2. If time allows, season cubed chicken breast generously with kosher salt and let sit at room temperature for 20 minutes to act as a dry brine.

3. Squeeze out excess liquid from the artichoke hearts using a towel or paper towel, chop finely, and set aside.

4. Squeeze out excess liquid from thawed spinach and set aside.

5. Bring a large pan to medium heat. Add oil, then the cubed chicken in a single layer. Season with black pepper. Cook 2–3 minutes per side until mostly cooked through. Remove and set aside.

6. In a small food processor, blend cottage cheese, garlic, salt, pepper, and onion powder until smooth.
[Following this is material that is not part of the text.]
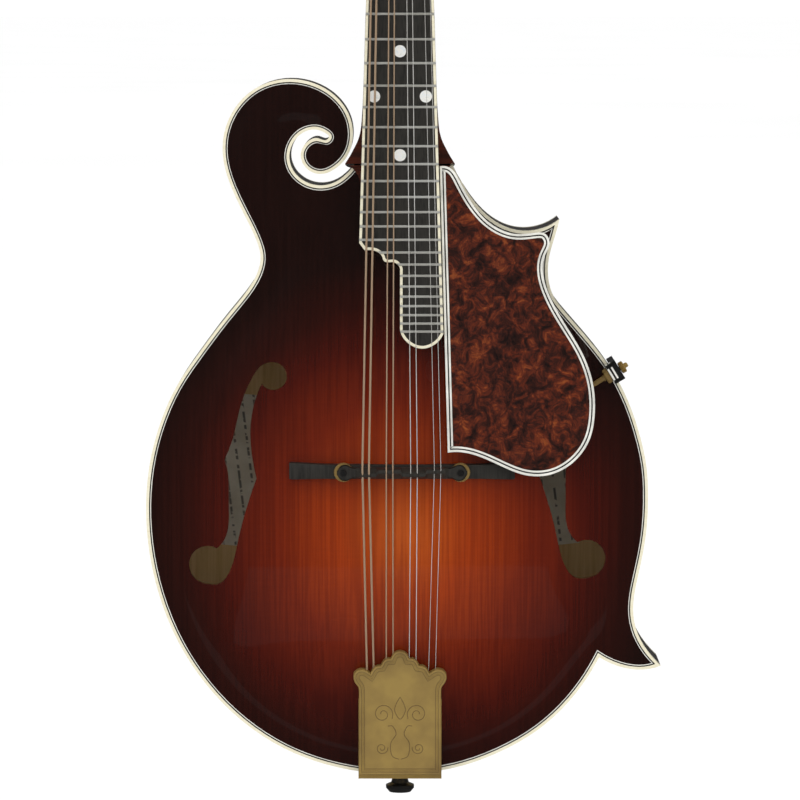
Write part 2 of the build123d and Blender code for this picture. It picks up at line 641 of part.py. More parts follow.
def body_parts(parts):
    parts["soundboard"] = arched_plate(FRONT_RIM, -TOP_RISE) - f_hole() - f_hole(mirror=True)
    parts["back_plate"] = arched_plate(BACK_RIM - PLATE, BACK_RISE)
    behind = swellings(FRONT_RIM, -TOP_RISE) + block(-130, 130, FRONT_RIM, 20, -510, -150)

    low, high = FRONT_RIM + BINDING_DEPTH, BACK_RIM - BINDING_DEPTH
    tail, scroll_foot, shoulder = (0, TAIL_Z), (-79.9, -222.1), (32.4, -215.9)
    ribs = {"rib_bass": side_strip(0, 0, RIB, low, high, tail, scroll_foot),
            "rib_tail_treble": side_strip(0, 0, RIB, low, high, None, tail)
            + side_strip(4, 0, RIB, low, high),
            "rib_upper_treble": side_strip(2, 0, RIB, low, high, shoulder, None),
            "rib_waist": side_strip(3, 0, RIB, low, high)}
    parts.update(ribs)

    head = head_block_shape()
    for rib in ribs.values():
        head -= rib
    parts["head_block"] = head - tenon()
    inner = prism(rim_face(RIB), FRONT_RIM + PLATE, BACK_RIM - PLATE)
    tail_block = inner & block(-28, 28, -40, 60, TAIL_Z, TAIL_Z + 20)
    tail_block -= rod_z(3.6, TAIL_Z, TAIL_Z + 16, 0, 12.0)
    parts["rib_bass"] -= rod_z(3.6, TAIL_Z - 5, TAIL_Z + 16, 0, 12.0)
    parts["rib_tail_treble"] -= rod_z(3.6, TAIL_Z - 5, TAIL_Z + 16, 0, 12.0)
    for x, y in TAIL_SCREWS:
        pilot = rod_z(1.3, TAIL_Z - 5, TAIL_Z + 11, x, y)
        tail_block -= pilot
        parts["rib_bass"] -= pilot
        parts["rib_tail_treble"] -= pilot
    parts["tail_block"] = tail_block
    upper = inner & rod_y(17, -40, 60, 78.6, -230.6)
    lower = inner & rod_y(24, -40, 60, 119.0, -445.0)
    parts["point_blocks"] = [upper, lower]

    linings = []
    for front, back in ((FRONT_RIM + PLATE, FRONT_RIM + PLATE + LINING_DEPTH),
                        (BACK_RIM - PLATE - LINING_DEPTH, BACK_RIM - PLATE)):
        for index, start, stop in ((0, (-29.9, -503.6), (-70.6, -241.5)), (0, (91.6, -460.4), (29.9, -502.8)),
                                   (2, (38.0, -223.6), (60.0, -236.3)), (3, (73.5, -249.5), (116.6, -414.6))):
            linings.append(side_strip(index, RIB + GLUE, RIB + LINING_WIDTH, front, back, start, stop))
    parts["linings"] = linings

    bars = []
    for side in (-1, 1):
        bar = Pos(side * 30, 0, -362) * Rot(Y=-side * 6) * block(-3, 3, -40, -9.0, -78, 78)
        bar &= swellings(FRONT_RIM + PLATE, -TOP_RISE)
        bars.append(max(bar.solids(), key=lambda one: one.volume))
    parts["tone_bars"] = bars

    parts["top_binding"] = ring_band(0, BINDING_WIDTH, FRONT_RIM, low)
    parts["top_purfling"] = ring_band(BINDING_WIDTH, RIB, FRONT_RIM, low)
    parts["back_binding"] = ring_band(0, RIB, high, BACK_RIM)
    return behind


def neck_parts(parts, behind):
    neck = neck_shaft() + headstock_core() + tenon()
    rod_hole = NECK * Pos(0, 10.0, -80) * Cylinder(2.6, 175)
    head_bits = [HEAD * rod_y(1.1, -3, 9, x, z) for x, z in COVER_SCREWS]
    parts["neck"] = neck - rod_hole - head_bits
    parts["truss_rod"] = NECK * (Pos(0, 10.0, -80) * Cylinder(2.6, 175)
                                 + Pos(0, 10.0, 7.5 + 2.6) * Cylinder(3.0, 4.4))
    parts["neck"] -= parts["truss_rod"]

    outline = head_outline()
    trim = inset(outline, 1.4)
    veneer = prism(face_of(trim), 0, VENEER)
    for x, z in head_posts():
        veneer -= rod_y(4.25, -1, 5, x, z)
    veneer -= prism(face_of([[(-4, 5), (4, 5)], [(4, 5), (4, 28), (0, 32), (-4, 28), (-4, 5)]]), -1, 7.5)
    nut_room = NECK * block(-14, 14, -5, BOARD, 0, 4.4)
    parts["headstock_veneer"] = HEAD * veneer - head_bits - nut_room
    band = prism(face_of(outline), 0, VENEER) - prism(face_of(trim), -1, 5)
    parts["headstock_binding"] = HEAD * band - nut_room
    cover = [[(-8.5, 3.5), (8.5, 3.5)], [(8.5, 3.5), (8.8, 9.0), (5.6, 17.0), (4.6, 27.0), (0, 34.5)]]
    cover.append([(-x, z) for x, z in reversed(cover[1])])
    lid = prism(face_of([run[::-1] for run in cover[::-1]]), -1.6, 0)
    parts["truss_rod_cover"] = HEAD * lid - head_bits
    parts["cover_screws"] = [HEAD * (rod_y(1.1, -1.6, 8.0, x, z) + rod_y(1.9, -2.3, -1.6, x, z))
                             for x, z in COVER_SCREWS]

    nut = prism(face_of([[(-13.1, 0), (-13.1, 4.4)], [(-13.1, 4.4), (13.1, 4.4)],
                         [(13.1, 4.4), (13.1, 0)], [(13.1, 0), (-13.1, 0)]]), -1.9, BOARD)
    nut -= Pos(0, -1.9, 5.6) * Rot(X=18) * block(-20, 20, -4, 0, -6, 6)
    nut = NECK * nut
    plan = [[(-25, JOINT_Z), (25, JOINT_Z)], [(25, JOINT_Z), (21.4, -207.6), (19.5, -216.0)],
            [(19.5, -216.0), (19.7, -241.0)], [(19.7, -241.0), (-19.7, -241.0)],
            [(-19.7, -241.0), (-19.5, -216.0)], [(-19.5, -216.0), (-21.4, -207.6), (-25, JOINT_Z)]]
    riser = prism(face_of(plan), -60, 0) - NECK * block(-60, 60, -60, BOARD, -300, 50)
    parts["neck_riser"] = riser - behind - prism(rim_face(), FRONT_RIM, 60)
    cap = block(-14, 14, BACK_RIM - 3.0, BACK_RIM, JOINT_Z, JOINT_Z + 22)
    cap &= prism(face_of([[(-14, JOINT_Z - 1), (-14, JOINT_Z + 4), (0, JOINT_Z + 17), (14, JOINT_Z + 4),
                           (14, JOINT_Z - 1)], [(14, JOINT_Z - 1), (-14, JOINT_Z - 1)]]), 0, 60)
    parts["heel_cap"] = cap

    outline = board_outline()
    trim = inset(outline, BOARD_TRIM)
    trim[0] = [(trim[0][0][0], 0), (trim[0][-1][0], 0)]
    trim[1][0], trim[-1][-1] = trim[0][-1], trim[0][0]
    board = prism(face_of(trim), 0, BOARD)
    bars, tangs = [], []
    for number in range(1, FRET_COUNT + 1):
        z = -fret_place(number)
        arc = ThreePointArc(Vector(0, 0, z - FRET_WIDE / 2), Vector(0, -FRET_HIGH, z),
                            Vector(0, 0, z + FRET_WIDE / 2))
        slice_face = make_face(arc + Line(Vector(0, 0, z + FRET_WIDE / 2), Vector(0, 0, z - FRET_WIDE / 2)))
        bars.append(Pos(-25, 0, 0) * extrude(slice_face, amount=50, dir=(1, 0, 0)))
        tangs.append(block(-25, 25, -0.1, TANG_DEEP, z - TANG_WIDE / 2, z + TANG_WIDE / 2))
    outer = prism(face_of(outline), -5, BOARD + 5)
    core = prism(face_of(trim), -0.1, BOARD)
    frets = []
    for bar, tang in zip(bars, tangs):
        frets += ((bar & outer) + (tang & core)).solids()
    board -= tangs
    dots = []
    for number, spots in ((3, (0,)), (5, (0,)), (7, (0,)), (10, (0,)), (12, (-12.7, 12.7)), (15, (0,))):
        z = -(fret_place(number) + fret_place(number - 1)) / 2
        dots += [rod_y(DOT_RADIUS, 0, 1.5, x, z) for x in spots]
    board -= dots
    parts["fretboard"] = NECK * board
    parts["fretboard_binding"] = NECK * (prism(face_of(outline), 0, BOARD) - prism(face_of(trim), -1, 9))
    parts["frets"] = [NECK * fret for fret in frets]
    parts["position_dots"] = [NECK * dot for dot in dots]
    return nut


def tuner_parts(parts):
    parts["tuner_plates"] = [tuner_plate(-1), tuner_plate(1)]
    parts["tuner_ferrules"] = [ferrule(x, z) for x, z in head_posts()]
    for number, (x, z) in enumerate(head_posts(), 1):
        parts[f"tuner_post_{number}"] = tuner_post(x, z)
        parts[f"tuner_key_{number}"] = tuner_key(x, z)


def fitting_parts(parts, behind, nut):
    wires = {(name, side): string_wire(name, side) for name in "GDAE" for side in (-1, 1)}
    parts["strings_wound"] = [wires[(name, side)] for name in "GD" for side in (-1, 1)]
    parts["strings_plain"] = [wires[(name, side)] for name in "AE" for side in (-1, 1)]
    for wire in wires.values():
        nut -= wire
    parts["nut"] = nut
    parts["bridge_base"] = bridge_base(behind)
    parts["bridge_studs"] = [saddle_stud(-1), saddle_stud(1)]
    parts["thumbwheel_bass"] = thumbwheel(-1)
    parts["thumbwheel_treble"] = thumbwheel(1)
    saddle = bridge_saddle()
    for wire in wires.values():
        saddle -= wire
    parts["bridge_saddle"] = max(saddle.solids(), key=lambda one: one.volume)
    parts["tailpiece_base"] = tailpiece_base()
    parts["tailpiece_cover"] = tailpiece_cover()
    parts["tailpiece_screws"] = tailpiece_screws()
    parts["end_pin"] = end_pin()
    parts["pickguard"] = guard_piece(2.4, 0, GUARD_FRONT, GUARD_BACK)
    parts["pickguard_binding"] = guard_piece(0, 2.4, GUARD_FRONT, GUARD_BACK)
    parts["pickguard_rod"] = guard_rod()
    parts["pickguard_clamp"] = guard_clamp()


def main():
    os.makedirs("parts", exist_ok=True)
    parts = {}
    behind = body_parts(parts)
    nut = neck_parts(parts, behind)
    tuner_parts(parts)
    fitting_parts(parts, behind, nut)
    for name, shape in parts.items():
        solids = []
        for piece in shape if isinstance(shape, list) else [shape]:
            solids += piece.solids()
        export_step(Compound(children=solids) if len(solids) > 1 else solids[0], f"parts/{name}.step")


if __name__ == "__main__":
    main()
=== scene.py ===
"""Eight-string mandolin with a scroll body, built piece by piece around its measured frame.

Lengths are in metres. X points to the treble side, Z up towards the head, and Y from the front
to the back; the middle of the nut is the origin.
"""
import json
import math

import bmesh
import bpy
import numpy as np
from bpy.props import FloatProperty, FloatVectorProperty, IntProperty, PointerProperty
from mathutils import Matrix, Vector
from mathutils.geometry import delaunay_2d_cdt

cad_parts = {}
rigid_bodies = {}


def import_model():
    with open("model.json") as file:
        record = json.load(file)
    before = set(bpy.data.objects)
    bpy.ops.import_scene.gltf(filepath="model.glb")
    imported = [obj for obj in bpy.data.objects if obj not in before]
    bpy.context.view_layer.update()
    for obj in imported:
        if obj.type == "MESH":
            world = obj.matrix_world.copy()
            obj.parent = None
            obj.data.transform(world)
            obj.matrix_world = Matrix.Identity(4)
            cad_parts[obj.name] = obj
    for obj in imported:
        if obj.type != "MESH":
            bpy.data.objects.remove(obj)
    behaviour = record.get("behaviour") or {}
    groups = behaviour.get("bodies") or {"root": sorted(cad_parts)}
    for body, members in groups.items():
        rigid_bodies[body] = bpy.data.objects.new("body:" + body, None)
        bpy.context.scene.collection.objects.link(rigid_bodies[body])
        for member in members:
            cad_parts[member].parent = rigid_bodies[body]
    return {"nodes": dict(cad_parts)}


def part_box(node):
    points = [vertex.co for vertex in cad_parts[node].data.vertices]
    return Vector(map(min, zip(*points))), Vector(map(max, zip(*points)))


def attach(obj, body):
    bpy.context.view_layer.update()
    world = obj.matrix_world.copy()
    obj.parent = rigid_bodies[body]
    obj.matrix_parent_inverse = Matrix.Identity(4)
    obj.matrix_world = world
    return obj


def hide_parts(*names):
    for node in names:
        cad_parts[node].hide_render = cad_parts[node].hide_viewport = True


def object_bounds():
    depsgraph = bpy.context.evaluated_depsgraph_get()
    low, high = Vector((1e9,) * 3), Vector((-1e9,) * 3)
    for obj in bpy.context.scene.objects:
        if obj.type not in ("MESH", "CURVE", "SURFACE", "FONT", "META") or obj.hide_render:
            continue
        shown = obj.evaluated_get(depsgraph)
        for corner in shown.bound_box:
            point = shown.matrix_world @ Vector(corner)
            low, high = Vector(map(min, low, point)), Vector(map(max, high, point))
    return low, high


for leftover in list(bpy.data.objects):
    bpy.data.objects.remove(leftover)
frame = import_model()
CAD_BOX = [list(corner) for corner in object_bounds()]

bl_info = {
    "name": "Scroll Mandolin",
    "version": (1, 0, 0),
    "blender": (4, 5, 0),
    "location": "3D View > Sidebar > Mandolin",
    "description": "Makes the pieces of a carved eight-string mandolin",
    "category": "Object",
}

MM = 0.001
FRONT_RIM, BACK_RIM = -10.5 * MM, 34.5 * MM
TOP_RISE, BACK_RISE = 15.0 * MM, 12.0 * MM
BRIDGE = sum(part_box("bridge_base"), Vector()) / 2
BRIDGE_X, BRIDGE_Z = BRIDGE.x, BRIDGE.z
NECK_TILT, HEAD_TILT = -6.0, -14.0
HEAD_SHIFT_Y, HEAD_SHIFT_Z = 3.0 * MM, 4.6 * MM
HEAD_CORE_FRONT, HEAD_CORE_BACK = 2.0 * MM, 14.5 * MM
POST_DEPTH = 17.5 * MM
WORM_DROP = 9.0
PLAIN_GAUGE = 0.5
POINTS_MEET, WELD_REACH = 0.12 * MM, 0.002 * MM
# middle of the scroll's ridge, in mm, from its tip down to where it fades into the arch
SCROLL_PATH = [(-38, -199), (-31, -196), (-29.5, -187), (-34, -177), (-44, -173), (-56, -173), (-67, -178),
               (-73.5, -188), (-74, -200), (-69, -213), (-60, -228), (-50, -243), (-38, -262)]
# x and z of each post on the head, and the gauge of its string, in mm
POSTS = [(-19.5, 30, 1.02), (-19.5, 53, 1.02), (-19.5, 76, 0.66), (-19.5, 99, 0.66),
         (19.5, 30, 0.28), (19.5, 53, 0.28), (19.5, 76, 0.41), (19.5, 99, 0.41)]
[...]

7. In a baking dish, combine the cooked chicken, spinach, artichokes, blended cottage cheese, and about ⅔ of both mozzarella and parmesan. Stir until evenly mixed and spread out.

8. Cover the dish with foil and bake for 20 minutes.

9. Remove foil, sprinkle remaining mozzarella and parmesan over top, and bake uncovered for 10 more minutes. Optional: broil briefly for a golden, bubbly crust.

10. Serve warm and enjoy!

Notes

For maximum flavor, let the chicken sit salted for at least 20 minutes before cooking.

Make sure to squeeze out as much liquid as possible from the spinach and artichokes to prevent a watery casserole.

You can use rotisserie chicken for a faster prep.

Pairs well with a simple side salad or roasted vegetables.